Я сразу почувствовал, как резко изменилась политическая ситуация в стране. Уже через два-три дня меня навестили несколько надзирателей и начальник тюремного корпуса – бывшие офицеры и солдаты Бригады особого назначения, находившейся под моим началом в годы войны. Они приходили поприветствовать и подбодрить меня, открыто ругали Хрущева за то, что он отменил доплату за воинские звания в МВД и тем самым поставил их в положение людей второго сорта по сравнению с военнослужащими Советской Армии и КГБ. Их также возмущало, что Хрущев отложил на 20 лет выплату по облигациям государственных займов, на которые все мы обязаны были подписываться на сумму от 10 до 20 процентов заработной платы. Я не знал, что им ответить, но благодарил за моральную поддержку и за возможность самому побриться – впервые за пять лет.
«По «вертушке» мне позвонил генеральный прокурор Руденко и потребовал явиться к нему, чтобы, как он выразился, «прояснить некоторые известные вам существенные факты».
Роман Андреевич Руденко (1907–1981) – советский государственный деятель, Действительный государственный советник юстиции (1953), Генеральный прокурор СССР (1953–1981), Герой Социалистического Труда (1972), член ЦК КПСС (с 1961). Входил в состав особой тройки НКВД СССР.
«В Прокуратуре СССР я столкнулся в приемной с генералом армии, Героем Советского Союза Масленниковым, который вышел из кабинета Руденко… Позднее я узнал потрясшую меня новость – Масленников застрелился в своем кабинете».
Иван Иванович Масленников (1900–1954) – советский военачальник, генерал армии (1944). Герой Советского Союза (8 сентября 1945). В июне 1948 года был назначен на должность заместителя министра внутренних дел СССР по войскам и одновременно с января 1952 года был назначен на должность члена коллегии МВД СССР. В марте 1953 года был назначен на должность заместителя министра внутренних дел СССР.

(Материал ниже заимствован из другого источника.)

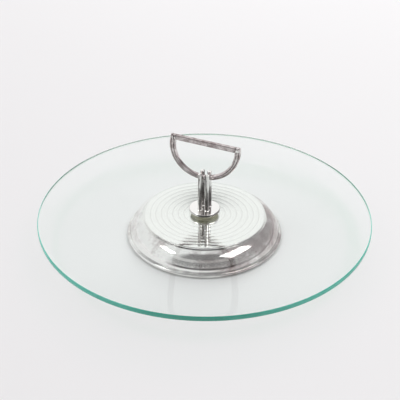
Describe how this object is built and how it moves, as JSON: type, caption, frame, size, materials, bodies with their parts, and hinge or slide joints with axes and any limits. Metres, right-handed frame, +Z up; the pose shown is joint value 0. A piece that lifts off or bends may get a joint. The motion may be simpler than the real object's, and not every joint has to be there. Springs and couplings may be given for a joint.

Глава 21. Оклеветанный и реабилитированный
Как расправлялись с нежелательными для властей свидетелями
Вскоре начались допросы. На этот раз уже не Цареградский вел мое дело (позже мне говорили, что его уволили из прокуратуры по подозрению во взяточничестве). Его сменил специальный помощник Руденко Преображенский, работавший в паре со старшим следователем Андреевым. Преображенскому было за 50, он ходил на костылях, что отразилось на его характере – сквалыжном и замкнутом. Он, кстати, вошел в историю борьбы властей с интеллигенцией, подготовив для Руденко записку в ЦК, что Борис Пастернак якобы вел себя на допросах трусливо. Угрюмость Преображенского составляла разительный контраст с манерой поведения Андреева. Андреев был моложе, всегда аккуратно одет, ироничен и часто позволял себе шуточки по поводу выдвинутых против меня обвинений. Он протоколировал допрос, не искажая моих ответов, и я почувствовал, что он начал симпатизировать мне, после того как выяснил, что к убийству Михоэлса я не имел никакого отношения, как и к экспериментам на людях, приговоренных к смерти, проводившимся сотрудниками токсикологической лаборатории. Суть моего дела, по словам Андреева, была ясна, но большого тюремного срока мне все равно не избежать, учитывая отношение высшего руководства к людям, работавшим с Берией. Он предположил, что мне дадут 15 лет.
Преображенский тем временем подготовил фальсифицированные протоколы допросов, но я отказался их подписать и вычеркнул все ложные обвинения, которые он мне инкриминировал. Затем Преображенский пытался шантажировать меня, заявив, что добавит новое обвинение – симуляцию сумасшествия, на что я спокойно ответил:
– Пожалуйста, но вам придется аннулировать два заключения медицинской комиссии, подтверждающие, что я находился в состоянии ступора и совершенно не годился для допросов.
В свою очередь, я обвинил Цареградского и Руденко в том, что они довели меня, лишая сна более трех месяцев и заключив в камеру без окон, до того состояния, из которого нельзя выйти без длительного лечения.